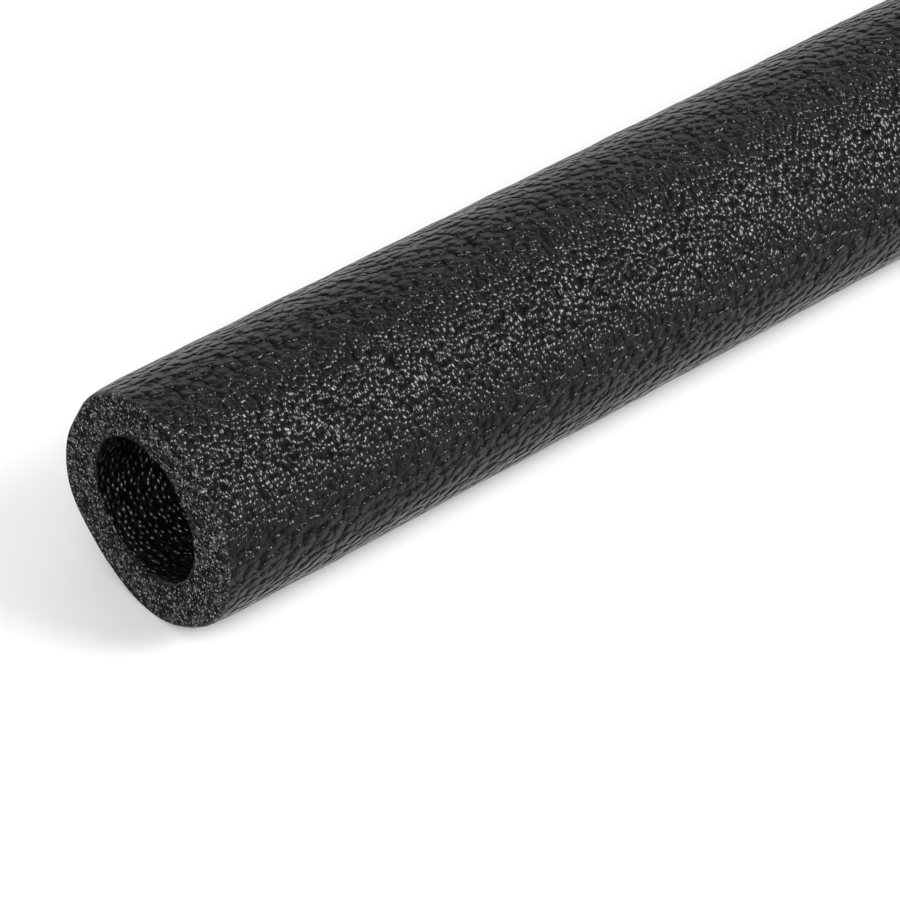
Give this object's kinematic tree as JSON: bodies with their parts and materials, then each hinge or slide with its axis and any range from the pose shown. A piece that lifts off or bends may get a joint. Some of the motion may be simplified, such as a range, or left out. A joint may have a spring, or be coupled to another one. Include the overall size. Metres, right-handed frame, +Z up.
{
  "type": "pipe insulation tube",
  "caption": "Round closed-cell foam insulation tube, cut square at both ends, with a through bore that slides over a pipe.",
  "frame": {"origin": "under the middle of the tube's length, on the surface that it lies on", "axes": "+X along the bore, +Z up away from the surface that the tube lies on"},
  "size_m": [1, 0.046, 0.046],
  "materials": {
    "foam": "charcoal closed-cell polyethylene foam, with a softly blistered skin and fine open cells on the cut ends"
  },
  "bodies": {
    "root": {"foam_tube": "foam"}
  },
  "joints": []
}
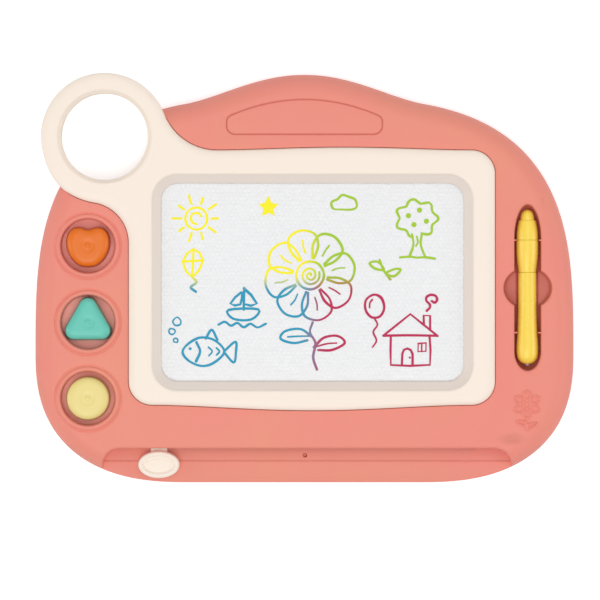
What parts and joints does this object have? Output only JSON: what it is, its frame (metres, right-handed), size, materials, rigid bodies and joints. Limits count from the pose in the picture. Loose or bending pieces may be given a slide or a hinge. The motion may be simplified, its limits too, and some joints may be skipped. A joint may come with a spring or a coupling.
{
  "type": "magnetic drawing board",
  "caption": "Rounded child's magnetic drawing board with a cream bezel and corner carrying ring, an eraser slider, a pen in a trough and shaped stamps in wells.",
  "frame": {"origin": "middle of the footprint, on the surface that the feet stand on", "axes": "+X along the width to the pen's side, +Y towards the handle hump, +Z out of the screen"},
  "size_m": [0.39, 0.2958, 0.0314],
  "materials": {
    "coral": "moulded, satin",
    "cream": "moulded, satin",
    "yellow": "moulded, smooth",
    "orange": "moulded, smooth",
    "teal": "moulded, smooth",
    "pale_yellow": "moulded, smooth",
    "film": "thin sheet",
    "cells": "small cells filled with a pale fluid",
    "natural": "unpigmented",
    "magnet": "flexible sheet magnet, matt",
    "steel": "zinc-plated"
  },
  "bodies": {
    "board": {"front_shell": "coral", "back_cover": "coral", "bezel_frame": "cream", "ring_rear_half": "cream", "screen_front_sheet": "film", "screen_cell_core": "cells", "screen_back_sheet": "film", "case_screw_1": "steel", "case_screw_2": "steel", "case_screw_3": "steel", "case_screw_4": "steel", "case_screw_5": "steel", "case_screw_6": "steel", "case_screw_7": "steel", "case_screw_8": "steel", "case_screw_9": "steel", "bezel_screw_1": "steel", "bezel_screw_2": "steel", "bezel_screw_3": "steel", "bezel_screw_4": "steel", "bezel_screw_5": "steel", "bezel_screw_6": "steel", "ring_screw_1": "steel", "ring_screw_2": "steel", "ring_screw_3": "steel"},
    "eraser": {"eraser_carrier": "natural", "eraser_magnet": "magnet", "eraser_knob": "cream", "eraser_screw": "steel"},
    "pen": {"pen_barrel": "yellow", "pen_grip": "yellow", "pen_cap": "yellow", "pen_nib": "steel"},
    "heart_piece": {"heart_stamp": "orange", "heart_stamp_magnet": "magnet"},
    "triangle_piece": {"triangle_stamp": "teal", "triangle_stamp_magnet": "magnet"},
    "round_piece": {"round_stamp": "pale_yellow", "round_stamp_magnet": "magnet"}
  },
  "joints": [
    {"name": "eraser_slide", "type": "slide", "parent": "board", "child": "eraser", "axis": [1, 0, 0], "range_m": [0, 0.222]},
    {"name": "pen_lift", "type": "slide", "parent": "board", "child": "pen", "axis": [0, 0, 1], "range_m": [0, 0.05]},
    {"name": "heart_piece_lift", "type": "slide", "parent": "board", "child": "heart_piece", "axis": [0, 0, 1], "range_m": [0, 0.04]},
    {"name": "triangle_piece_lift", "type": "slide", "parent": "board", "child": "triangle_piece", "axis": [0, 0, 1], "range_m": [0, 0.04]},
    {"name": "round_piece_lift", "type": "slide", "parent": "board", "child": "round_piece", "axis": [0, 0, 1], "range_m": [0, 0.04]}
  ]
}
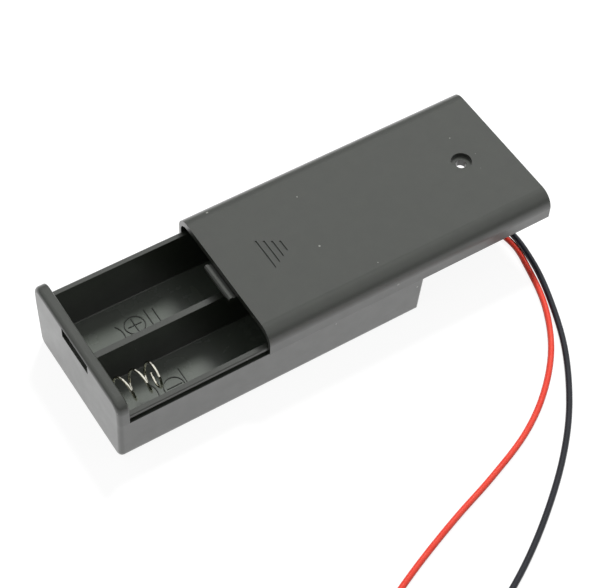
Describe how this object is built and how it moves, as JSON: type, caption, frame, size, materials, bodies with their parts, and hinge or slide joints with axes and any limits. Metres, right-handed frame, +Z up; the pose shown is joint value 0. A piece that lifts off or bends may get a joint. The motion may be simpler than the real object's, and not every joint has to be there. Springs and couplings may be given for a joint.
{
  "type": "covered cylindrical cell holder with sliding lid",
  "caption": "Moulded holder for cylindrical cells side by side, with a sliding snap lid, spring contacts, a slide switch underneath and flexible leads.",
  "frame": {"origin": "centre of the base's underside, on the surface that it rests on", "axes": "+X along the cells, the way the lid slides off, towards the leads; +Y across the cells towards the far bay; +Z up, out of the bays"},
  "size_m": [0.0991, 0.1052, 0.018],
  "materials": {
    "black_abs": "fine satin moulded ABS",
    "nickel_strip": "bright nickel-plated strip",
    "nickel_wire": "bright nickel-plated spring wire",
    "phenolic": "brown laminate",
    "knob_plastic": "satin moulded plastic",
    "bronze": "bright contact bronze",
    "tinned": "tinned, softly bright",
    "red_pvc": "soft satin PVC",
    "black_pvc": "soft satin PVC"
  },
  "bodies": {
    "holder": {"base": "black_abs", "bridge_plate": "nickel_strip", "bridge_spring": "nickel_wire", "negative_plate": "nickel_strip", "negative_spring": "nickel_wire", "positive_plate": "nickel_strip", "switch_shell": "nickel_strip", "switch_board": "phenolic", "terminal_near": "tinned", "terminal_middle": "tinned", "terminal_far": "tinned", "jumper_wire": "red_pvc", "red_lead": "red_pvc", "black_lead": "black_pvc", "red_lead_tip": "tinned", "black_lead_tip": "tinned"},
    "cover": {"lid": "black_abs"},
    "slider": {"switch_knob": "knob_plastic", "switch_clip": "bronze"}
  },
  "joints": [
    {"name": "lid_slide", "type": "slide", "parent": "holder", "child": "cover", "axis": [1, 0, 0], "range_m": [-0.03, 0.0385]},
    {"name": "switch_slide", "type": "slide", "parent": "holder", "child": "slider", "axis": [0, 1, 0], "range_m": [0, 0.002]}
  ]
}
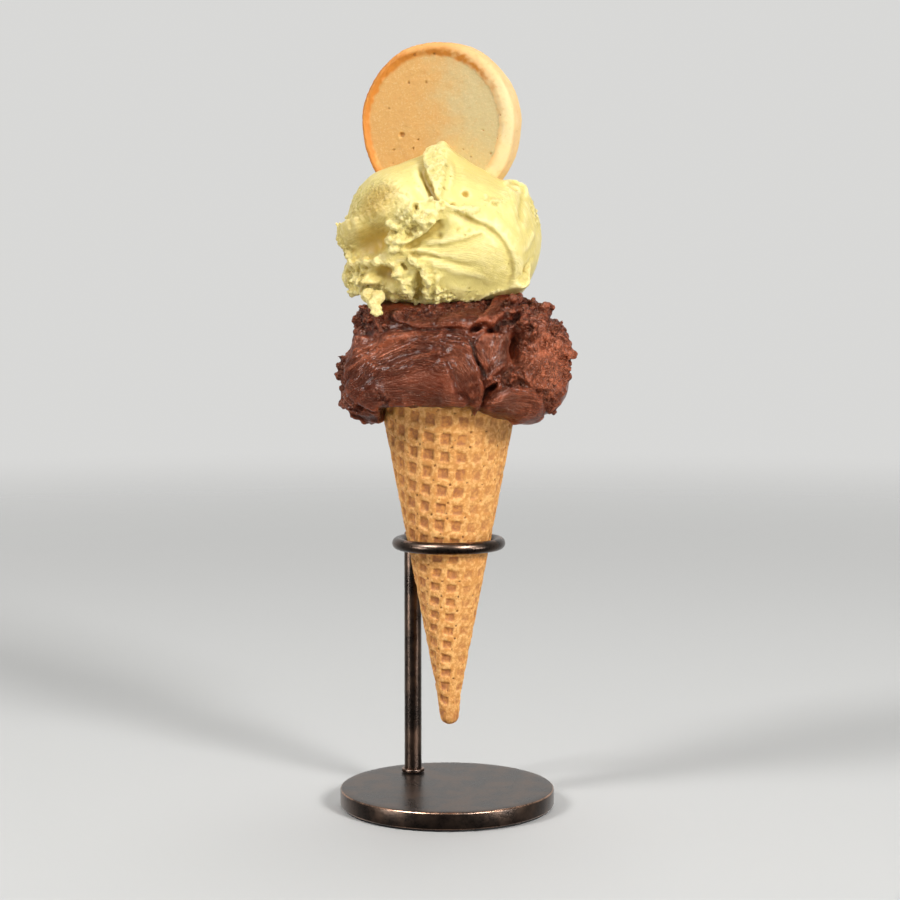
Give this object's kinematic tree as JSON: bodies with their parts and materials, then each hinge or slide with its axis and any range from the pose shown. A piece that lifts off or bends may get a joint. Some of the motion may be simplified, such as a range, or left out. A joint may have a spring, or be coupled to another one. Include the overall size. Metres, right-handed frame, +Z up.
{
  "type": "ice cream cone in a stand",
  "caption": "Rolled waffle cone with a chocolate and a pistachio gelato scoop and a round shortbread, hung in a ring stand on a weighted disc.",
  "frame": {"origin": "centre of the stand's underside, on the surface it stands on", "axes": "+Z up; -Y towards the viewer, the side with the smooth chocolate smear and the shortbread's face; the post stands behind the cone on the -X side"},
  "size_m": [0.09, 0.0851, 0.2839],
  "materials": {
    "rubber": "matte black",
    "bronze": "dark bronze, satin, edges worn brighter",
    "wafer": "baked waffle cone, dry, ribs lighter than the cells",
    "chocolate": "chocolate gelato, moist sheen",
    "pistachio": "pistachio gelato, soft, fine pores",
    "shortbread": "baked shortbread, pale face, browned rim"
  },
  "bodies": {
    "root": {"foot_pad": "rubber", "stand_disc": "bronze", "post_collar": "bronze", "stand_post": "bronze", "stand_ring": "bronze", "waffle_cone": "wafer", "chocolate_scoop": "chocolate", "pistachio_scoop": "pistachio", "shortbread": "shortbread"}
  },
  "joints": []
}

----

◆ **SET TASK**
The records above must be repeated exactly, every one of them.

◆ **RESULT OF THIS TASK**
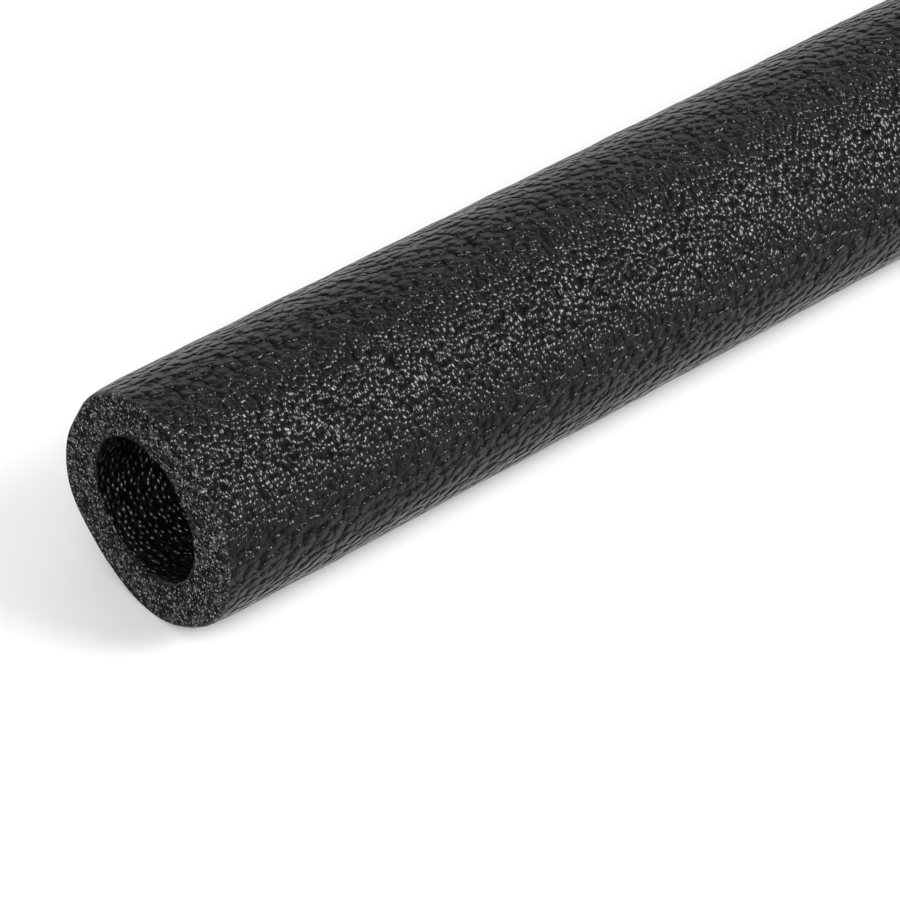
Give this object's kinematic tree as JSON: bodies with their parts and materials, then each hinge or slide with its axis and any range from the pose shown. A piece that lifts off or bends may get a joint. Some of the motion may be simplified, such as a range, or left out. A joint may have a spring, or be coupled to another one. Include the overall size. Metres, right-handed frame, +Z up.
{
  "type": "pipe insulation tube",
  "caption": "Round closed-cell foam insulation tube, cut square at both ends, with a through bore that slides over a pipe.",
  "frame": {"origin": "under the middle of the tube's length, on the surface that it lies on", "axes": "+X along the bore, +Z up away from the surface that the tube lies on"},
  "size_m": [1, 0.046, 0.046],
  "materials": {
    "foam": "charcoal closed-cell polyethylene foam, with a softly blistered skin and fine open cells on the cut ends"
  },
  "bodies": {
    "root": {"foam_tube": "foam"}
  },
  "joints": []
}
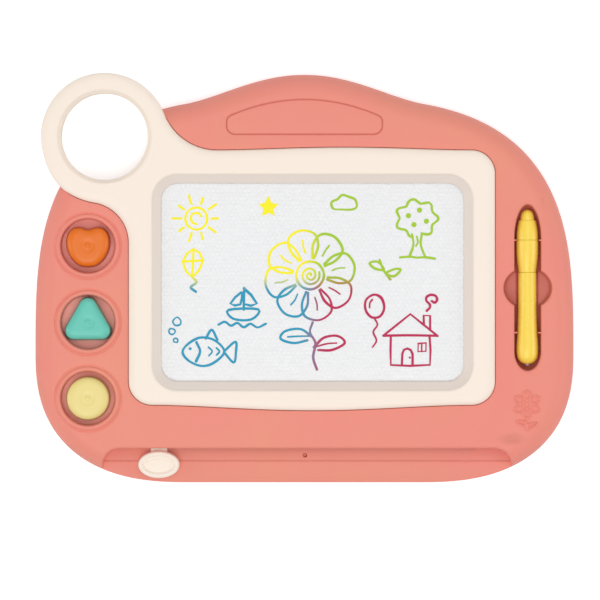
What parts and joints does this object have? Output only JSON: what it is, its frame (metres, right-handed), size, materials, rigid bodies and joints. Limits count from the pose in the picture. Loose or bending pieces may be given a slide or a hinge. The motion may be simplified, its limits too, and some joints may be skipped. A joint may come with a spring or a coupling.
{
  "type": "magnetic drawing board",
  "caption": "Rounded child's magnetic drawing board with a cream bezel and corner carrying ring, an eraser slider, a pen in a trough and shaped stamps in wells.",
  "frame": {"origin": "middle of the footprint, on the surface that the feet stand on", "axes": "+X along the width to the pen's side, +Y towards the handle hump, +Z out of the screen"},
  "size_m": [0.39, 0.2958, 0.0314],
  "materials": {
    "coral": "moulded, satin",
    "cream": "moulded, satin",
    "yellow": "moulded, smooth",
    "orange": "moulded, smooth",
    "teal": "moulded, smooth",
    "pale_yellow": "moulded, smooth",
    "film": "thin sheet",
    "cells": "small cells filled with a pale fluid",
    "natural": "unpigmented",
    "magnet": "flexible sheet magnet, matt",
    "steel": "zinc-plated"
  },
  "bodies": {
    "board": {"front_shell": "coral", "back_cover": "coral", "bezel_frame": "cream", "ring_rear_half": "cream", "screen_front_sheet": "film", "screen_cell_core": "cells", "screen_back_sheet": "film", "case_screw_1": "steel", "case_screw_2": "steel", "case_screw_3": "steel", "case_screw_4": "steel", "case_screw_5": "steel", "case_screw_6": "steel", "case_screw_7": "steel", "case_screw_8": "steel", "case_screw_9": "steel", "bezel_screw_1": "steel", "bezel_screw_2": "steel", "bezel_screw_3": "steel", "bezel_screw_4": "steel", "bezel_screw_5": "steel", "bezel_screw_6": "steel", "ring_screw_1": "steel", "ring_screw_2": "steel", "ring_screw_3": "steel"},
    "eraser": {"eraser_carrier": "natural", "eraser_magnet": "magnet", "eraser_knob": "cream", "eraser_screw": "steel"},
    "pen": {"pen_barrel": "yellow", "pen_grip": "yellow", "pen_cap": "yellow", "pen_nib": "steel"},
    "heart_piece": {"heart_stamp": "orange", "heart_stamp_magnet": "magnet"},
    "triangle_piece": {"triangle_stamp": "teal", "triangle_stamp_magnet": "magnet"},
    "round_piece": {"round_stamp": "pale_yellow", "round_stamp_magnet": "magnet"}
  },
  "joints": [
    {"name": "eraser_slide", "type": "slide", "parent": "board", "child": "eraser", "axis": [1, 0, 0], "range_m": [0, 0.222]},
    {"name": "pen_lift", "type": "slide", "parent": "board", "child": "pen", "axis": [0, 0, 1], "range_m": [0, 0.05]},
    {"name": "heart_piece_lift", "type": "slide", "parent": "board", "child": "heart_piece", "axis": [0, 0, 1], "range_m": [0, 0.04]},
    {"name": "triangle_piece_lift", "type": "slide", "parent": "board", "child": "triangle_piece", "axis": [0, 0, 1], "range_m": [0, 0.04]},
    {"name": "round_piece_lift", "type": "slide", "parent": "board", "child": "round_piece", "axis": [0, 0, 1], "range_m": [0, 0.04]}
  ]
}
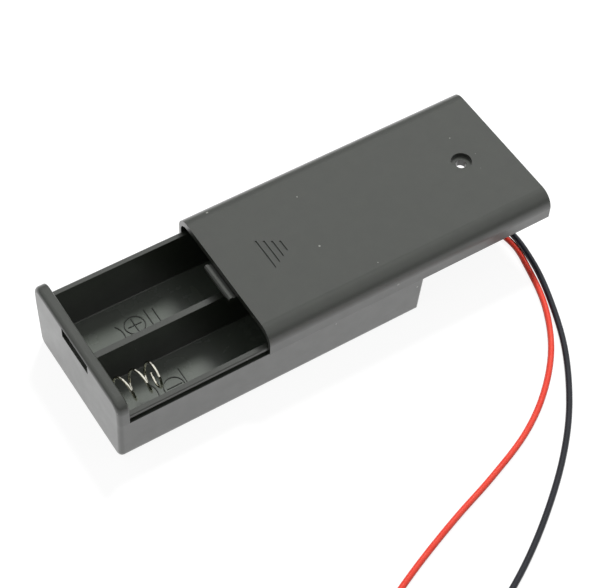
Describe how this object is built and how it moves, as JSON: type, caption, frame, size, materials, bodies with their parts, and hinge or slide joints with axes and any limits. Metres, right-handed frame, +Z up; the pose shown is joint value 0. A piece that lifts off or bends may get a joint. The motion may be simpler than the real object's, and not every joint has to be there. Springs and couplings may be given for a joint.
{
  "type": "covered cylindrical cell holder with sliding lid",
  "caption": "Moulded holder for cylindrical cells side by side, with a sliding snap lid, spring contacts, a slide switch underneath and flexible leads.",
  "frame": {"origin": "centre of the base's underside, on the surface that it rests on", "axes": "+X along the cells, the way the lid slides off, towards the leads; +Y across the cells towards the far bay; +Z up, out of the bays"},
  "size_m": [0.0991, 0.1052, 0.018],
  "materials": {
    "black_abs": "fine satin moulded ABS",
    "nickel_strip": "bright nickel-plated strip",
    "nickel_wire": "bright nickel-plated spring wire",
    "phenolic": "brown laminate",
    "knob_plastic": "satin moulded plastic",
    "bronze": "bright contact bronze",
    "tinned": "tinned, softly bright",
    "red_pvc": "soft satin PVC",
    "black_pvc": "soft satin PVC"
  },
  "bodies": {
    "holder": {"base": "black_abs", "bridge_plate": "nickel_strip", "bridge_spring": "nickel_wire", "negative_plate": "nickel_strip", "negative_spring": "nickel_wire", "positive_plate": "nickel_strip", "switch_shell": "nickel_strip", "switch_board": "phenolic", "terminal_near": "tinned", "terminal_middle": "tinned", "terminal_far": "tinned", "jumper_wire": "red_pvc", "red_lead": "red_pvc", "black_lead": "black_pvc", "red_lead_tip": "tinned", "black_lead_tip": "tinned"},
    "cover": {"lid": "black_abs"},
    "slider": {"switch_knob": "knob_plastic", "switch_clip": "bronze"}
  },
  "joints": [
    {"name": "lid_slide", "type": "slide", "parent": "holder", "child": "cover", "axis": [1, 0, 0], "range_m": [-0.03, 0.0385]},
    {"name": "switch_slide", "type": "slide", "parent": "holder", "child": "slider", "axis": [0, 1, 0], "range_m": [0, 0.002]}
  ]
}
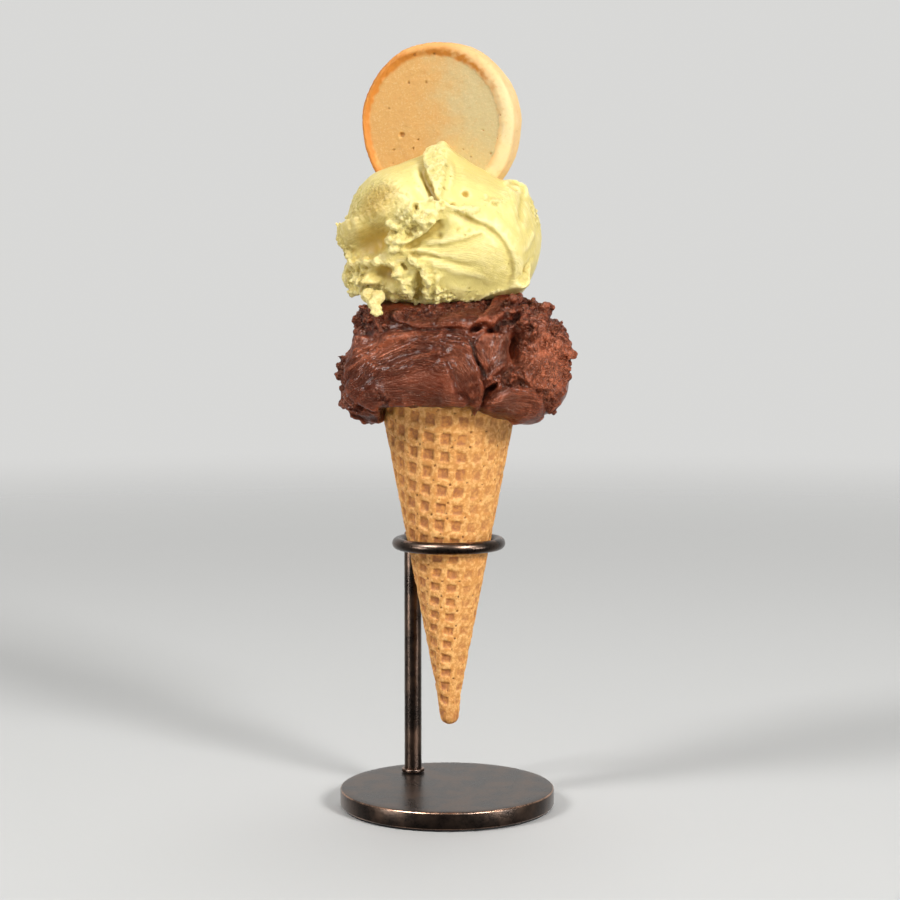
Give this object's kinematic tree as JSON: bodies with their parts and materials, then each hinge or slide with its axis and any range from the pose shown. A piece that lifts off or bends may get a joint. Some of the motion may be simplified, such as a range, or left out. A joint may have a spring, or be coupled to another one. Include the overall size. Metres, right-handed frame, +Z up.
{
  "type": "ice cream cone in a stand",
  "caption": "Rolled waffle cone with a chocolate and a pistachio gelato scoop and a round shortbread, hung in a ring stand on a weighted disc.",
  "frame": {"origin": "centre of the stand's underside, on the surface it stands on", "axes": "+Z up; -Y towards the viewer, the side with the smooth chocolate smear and the shortbread's face; the post stands behind the cone on the -X side"},
  "size_m": [0.09, 0.0851, 0.2839],
  "materials": {
    "rubber": "matte black",
    "bronze": "dark bronze, satin, edges worn brighter",
    "wafer": "baked waffle cone, dry, ribs lighter than the cells",
    "chocolate": "chocolate gelato, moist sheen",
    "pistachio": "pistachio gelato, soft, fine pores",
    "shortbread": "baked shortbread, pale face, browned rim"
  },
  "bodies": {
    "root": {"foot_pad": "rubber", "stand_disc": "bronze", "post_collar": "bronze", "stand_post": "bronze", "stand_ring": "bronze", "waffle_cone": "wafer", "chocolate_scoop": "chocolate", "pistachio_scoop": "pistachio", "shortbread": "shortbread"}
  },
  "joints": []
}